I suspect it was being flagged. There's a _severe_ penalty on the rankings of
items that get even a few flags. Your post has a hint of a rant, and no doubt
people think it doesn't belong on Hacker News. It's not about startups, it's
not about technology, it a conspiracy theory, and probably a few people
flagged it as being "inappropriate."

That's HN these days.

Plus it had a ranking penalty already for being an "Ask HN" rather than the
submission of a link.

    
    
        If you do get an alternate site going I would love
        to help in anyway I can.
    

Cool. Email me and I'll send you a link.

    
    
        Also HN seems to think we are a voting ring because
        when I upvote you it doesn't register.
    

<shrug> I've lost interest. I submit out of habit, read out of curiosity, and
go elsewhere for most of my interesting stuff. You may, however, discover that
if you wait 5 seconds and refresh the page then the upvote may count. It might
not, but in my experience it usually does, even if it didn't register
immediately. Just another consequence of the volume of traffic HN gets.

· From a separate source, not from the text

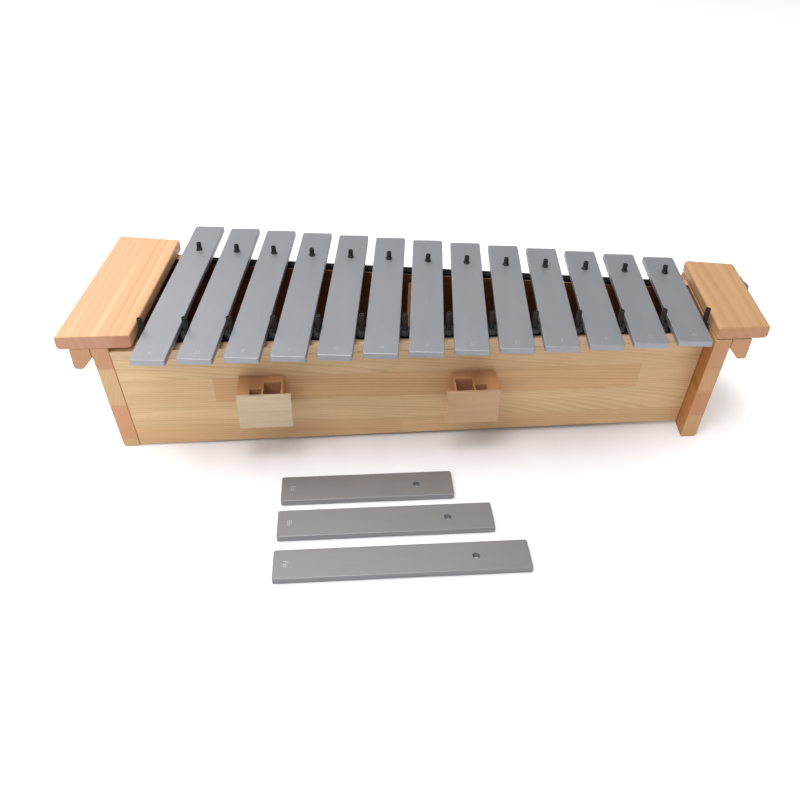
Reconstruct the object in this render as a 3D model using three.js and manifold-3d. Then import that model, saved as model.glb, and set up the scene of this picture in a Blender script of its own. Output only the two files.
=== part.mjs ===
// Alto bar instrument with a wooden resonator box: thirteen aluminium bars on pins, and three spare bars.
// Millimetres. X runs from the low bars to the high bars, Y from the player to the back, Z up from the floor.
// The bars lie across the box, centred on y = 0; the box tapers with them.
import * as THREE from "three";
import Module from "manifold-3d";
import { mergeVertices } from "three/addons/utils/BufferGeometryUtils.js";

const wasm = await Module();
wasm.setup();

// Driving dimensions.
const GAP = 0.3; // between two pieces that touch

const BAR_NOTES = ["c4", "d4", "e4", "f4", "g4", "a4", "b4", "c5", "d5", "e5", "f5", "g5", "a5"];
const BAR_PITCH = 53.8;
const BAR_WIDTH = 42;
const BAR_THICKNESS = 8;
const LONGEST_BAR = 339;
const SHORTEST_BAR = 208;
const BAR_BOW = 6; // how much longer the middle bar is than a straight taper would make it
const BAR_EDGE = 0.8; // chamfer along the bar's long edges
const ARCH_DEPTH = 2.2; // the tuning arch under the middle of each bar
const ARCH_SHARE = 0.46; // its length, as a share of the bar's
const HOLE_SHARE = 0.212; // from the bar's back end to its pin hole, as a share of its length
const HOLE_RADIUS = 4;

const SPARE_BAR_TURN = 5.4; // degrees in plan between the spare bars and the length of the row
const SPARE_BARS = [
  { note: "f_sharp_5", length: 213, x: -69, y: -199 },
  { note: "b_flat_4", length: 257, x: -43.5, y: -254 },
  { note: "f_sharp_4", length: 292, x: -22, y: -313.5 },
];

const FRONT_SHARE_LOW = 0.202; // from the front end of the lowest bar to the front line of pins
const FRONT_SHARE_HIGH = 0.24; // the same on the highest bar

const FELT_WIDTH = 14;
const FELT_THICKNESS = 4;
const FELT_PAST_PIN = 5; // front felt beyond the outermost front pins
const FELT_UNDER_BAR = 3; // back felt stops this far inside the outermost bars' edges
const EAR_FROM_FELT = 3; // from there to the raised ends of the back panel
const COLLAR_HEIGHT = 6; // rubber foot of each sleeve, which the bars rest on
const REAR_COLLAR_RADIUS = 6.5;
const COLLAR_REACH = 2.6; // how far a front pin's collar reaches under the bars on its two sides
const OUTER_COLLAR_REACH = 2.3; // the same on the first and last front pins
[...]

FWIW, here are the first few links after searching for "ice age" on Twitter:

<http://www.theregister.co.uk/2011/06/14/ice_age/>

<http://news.yahoo.com/s/afp/20110614/ts_afp/usspacesun>

<http://www.redstate.com/moe_lane/2011/06/14/a-mini-ice-age/>

[http://www.ibtimes.com/articles/163264/20110615/sunspot-
acti...](http://www.ibtimes.com/articles/163264/20110615/sunspot-activity-ice-
age-maunder-minimum-corona.htm)